The implementation does not attempt to model:

* fractional widths
* fonts with unusual glyph metrics
* terminal-specific rendering quirks beyond the basic narrow-versus-wide distinction

Ambiguous Width Defaults to Narrow
----------------------------------

Only East Asian width classes ``W`` and ``F`` become width ``2``.
Ambiguous characters remain width ``1``.

This keeps behavior stable across non-CJK terminals and avoids locale-dependent layout changes.
The tradeoff is that some terminals configured for East Asian ambiguous-width behavior may render a few characters
wider than the library predicts.

No Runtime Terminal Probing
---------------------------

The library does not ask the terminal emulator which Unicode version or width rules it uses.
That would make rendering behavior highly host-dependent and would complicate reproducibility.

Instead, the library chooses a fixed, reviewed width table and applies it consistently.
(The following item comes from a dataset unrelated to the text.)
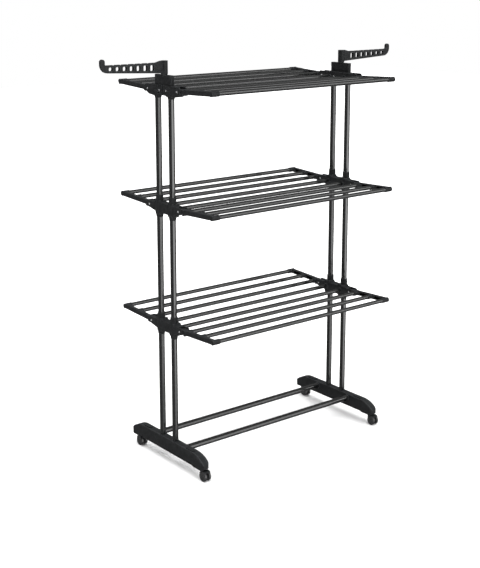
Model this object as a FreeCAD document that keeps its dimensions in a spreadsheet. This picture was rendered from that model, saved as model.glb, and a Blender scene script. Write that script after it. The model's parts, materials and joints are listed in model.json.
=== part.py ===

Zero-Width Format Characters Are Treated as Non-Rendering
---------------------------------------------------------

The ``Cf`` category is forced to width ``0``.
That includes characters such as zero-width joiners and variation selectors.

The rationale is straightforward: formatting code points should not consume visible columns in terminal layout.
The tradeoff is that some terminal emulators interpret certain format characters as part of emoji shaping
or other grapheme-cluster behavior that this library does not model fully.

Limitations
===========

If you work on advanced Unicode behavior, keep these current limits in mind.

No Full Grapheme-Cluster Engine
-------------------------------

The library does not implement Unicode grapheme-cluster segmentation.
It uses a simpler model based on one base character plus up to two zero-width followers.

Consequences include:

* some complex emoji sequences are not treated as one visual unit
* zero-width joiner sequences are not shaped as a single cluster by the layout code
* characters requiring more than three code points cannot be stored in one ``Char``

This is a conscious tradeoff in favor of predictable, lightweight terminal rendering.

Leading Combining Marks Are Dropped
-----------------------------------

When a width-0 code point appears at the beginning of a string,
``String::appendCodePoint()`` drops it instead of storing a detached combining mark.

That keeps the internal text model renderable in cell terms,
but it also means malformed or intentionally unusual Unicode sequences are normalized aggressively.

Unassigned Code Points Default to Width 1
-----------------------------------------

Because the generator starts with width ``1`` everywhere,
currently unassigned code points are treated as narrow by default.

This is pragmatic:

* it keeps the table complete and explicit
* it avoids a separate "unknown width" state
* it keeps the runtime code simple

The tradeoff is that future Unicode assignments are only reflected after updating the checked-in data files
and regenerating the table.

Updating the Table
==================

When you want to refresh the Unicode data,
the intended workflow is:

#. Replace the checked-in UCD snapshot files in :file:`utilities/data/unicode`.
#. Run :file:`utilities/generate_unicode_width_table.py`.
#. Review the generated changes in :file:`src/erbsland/cterm/impl/UnicodeWidthTable.cpp`.
#. Re-run the relevant tests and documentation checks.

Keeping the generator simple and the inputs checked in makes this update path easy to audit.